Exercise directions — Repeat the listing in full, word for word.
>> Begin Information supplied
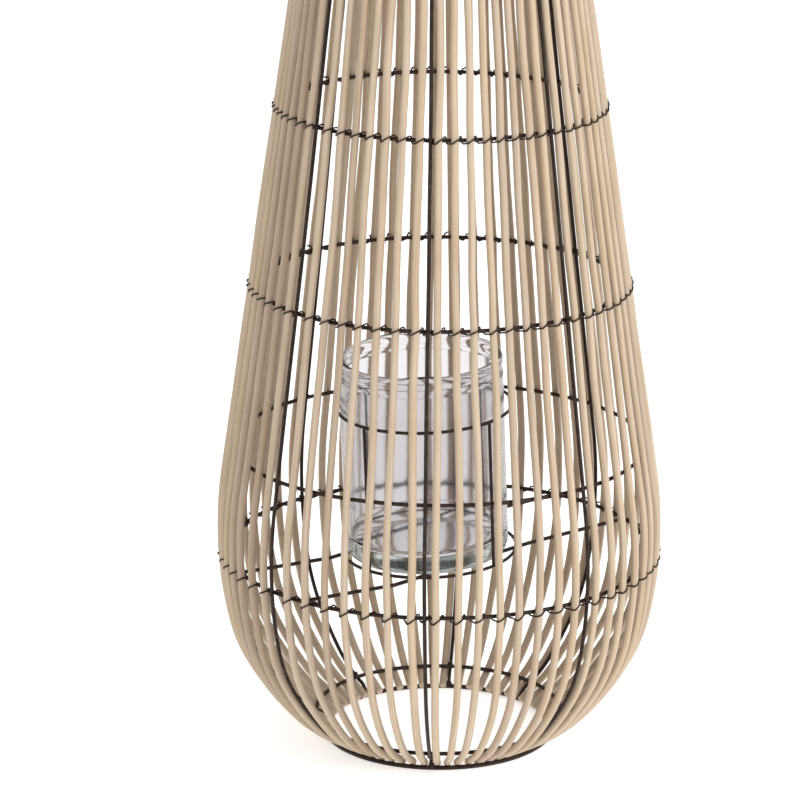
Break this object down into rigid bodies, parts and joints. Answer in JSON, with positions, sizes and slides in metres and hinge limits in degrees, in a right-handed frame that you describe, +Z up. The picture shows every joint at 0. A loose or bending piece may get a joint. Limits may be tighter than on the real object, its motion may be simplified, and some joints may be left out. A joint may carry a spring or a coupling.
{
  "type": "candle floor lantern",
  "caption": "Tall teardrop floor lantern: peeled cane rods bound to a black wire cage, with a lift-out glass candle cylinder in a wire basket and a folding bail.",
  "frame": {"origin": "centre of the base ring's underside, on the floor", "axes": "+Z up the lantern; -Y is the front; the handle's hinge line is along X"},
  "size_m": [0.3416, 0.3416, 0.71],
  "materials": {
    "black_wire": "satin black paint, worn at the welds",
    "binding_wire": "satin black annealed wire",
    "cane": "peeled natural cane, unvarnished",
    "clear_glass": "clear pressed glass, faintly green at its edges"
  },
  "bodies": {
    "cage": {"base_ring": "black_wire", "foot_hoop": "black_wire", "bulge_hoop": "black_wire", "glass_hoop": "black_wire", "waist_hoop": "black_wire", "upper_hoop": "black_wire", "neck_hoop": "black_wire", "mouth_hoop": "black_wire", "top_ring": "black_wire", "rib_1": "black_wire", "rib_2": "black_wire", "rib_3": "black_wire", "rib_4": "black_wire", "rib_5": "black_wire", "rib_6": "black_wire", "rib_7": "black_wire", "rib_8": "black_wire", "cane_panel_1": "cane", "cane_panel_2": "cane", "cane_panel_3": "cane", "cane_panel_4": "cane", "cane_panel_5": "cane", "cane_panel_6": "cane", "cane_panel_7": "cane", "cane_panel_8": "cane", "bulge_binding": "binding_wire", "waist_binding": "binding_wire", "upper_binding": "binding_wire", "neck_binding": "binding_wire", "support_bar_front": "black_wire", "support_bar_back": "black_wire", "basket_lower_ring": "black_wire", "basket_upper_ring": "black_wire", "basket_upright_1": "black_wire", "basket_upright_2": "black_wire", "basket_upright_3": "black_wire", "basket_upright_4": "black_wire", "handle_lug_left": "black_wire", "handle_lug_right": "black_wire"},
    "glass": {"glass_cylinder": "clear_glass"},
    "handle": {"handle_bail": "black_wire"}
  },
  "joints": [
    {"name": "glass_lift", "type": "slide", "parent": "cage", "child": "glass", "axis": [0, 0, 1], "range_m": [0, 0.6]},
    {"name": "handle_hinge", "type": "hinge", "parent": "cage", "child": "handle", "pos_m": [0, 0, 0.704], "axis": [1, 0, 0], "range_deg": [0, 180]}
  ]
}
>> End Information supplied
Correct result —
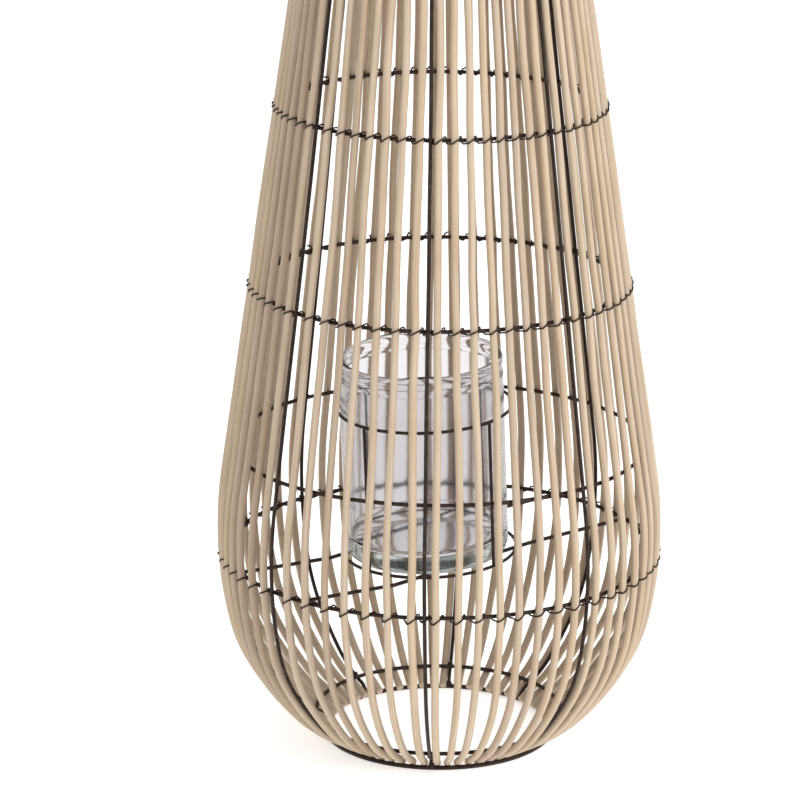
Break this object down into rigid bodies, parts and joints. Answer in JSON, with positions, sizes and slides in metres and hinge limits in degrees, in a right-handed frame that you describe, +Z up. The picture shows every joint at 0. A loose or bending piece may get a joint. Limits may be tighter than on the real object, its motion may be simplified, and some joints may be left out. A joint may carry a spring or a coupling.
{
  "type": "candle floor lantern",
  "caption": "Tall teardrop floor lantern: peeled cane rods bound to a black wire cage, with a lift-out glass candle cylinder in a wire basket and a folding bail.",
  "frame": {"origin": "centre of the base ring's underside, on the floor", "axes": "+Z up the lantern; -Y is the front; the handle's hinge line is along X"},
  "size_m": [0.3416, 0.3416, 0.71],
  "materials": {
    "black_wire": "satin black paint, worn at the welds",
    "binding_wire": "satin black annealed wire",
    "cane": "peeled natural cane, unvarnished",
    "clear_glass": "clear pressed glass, faintly green at its edges"
  },
  "bodies": {
    "cage": {"base_ring": "black_wire", "foot_hoop": "black_wire", "bulge_hoop": "black_wire", "glass_hoop": "black_wire", "waist_hoop": "black_wire", "upper_hoop": "black_wire", "neck_hoop": "black_wire", "mouth_hoop": "black_wire", "top_ring": "black_wire", "rib_1": "black_wire", "rib_2": "black_wire", "rib_3": "black_wire", "rib_4": "black_wire", "rib_5": "black_wire", "rib_6": "black_wire", "rib_7": "black_wire", "rib_8": "black_wire", "cane_panel_1": "cane", "cane_panel_2": "cane", "cane_panel_3": "cane", "cane_panel_4": "cane", "cane_panel_5": "cane", "cane_panel_6": "cane", "cane_panel_7": "cane", "cane_panel_8": "cane", "bulge_binding": "binding_wire", "waist_binding": "binding_wire", "upper_binding": "binding_wire", "neck_binding": "binding_wire", "support_bar_front": "black_wire", "support_bar_back": "black_wire", "basket_lower_ring": "black_wire", "basket_upper_ring": "black_wire", "basket_upright_1": "black_wire", "basket_upright_2": "black_wire", "basket_upright_3": "black_wire", "basket_upright_4": "black_wire", "handle_lug_left": "black_wire", "handle_lug_right": "black_wire"},
    "glass": {"glass_cylinder": "clear_glass"},
    "handle": {"handle_bail": "black_wire"}
  },
  "joints": [
    {"name": "glass_lift", "type": "slide", "parent": "cage", "child": "glass", "axis": [0, 0, 1], "range_m": [0, 0.6]},
    {"name": "handle_hinge", "type": "hinge", "parent": "cage", "child": "handle", "pos_m": [0, 0, 0.704], "axis": [1, 0, 0], "range_deg": [0, 180]}
  ]
}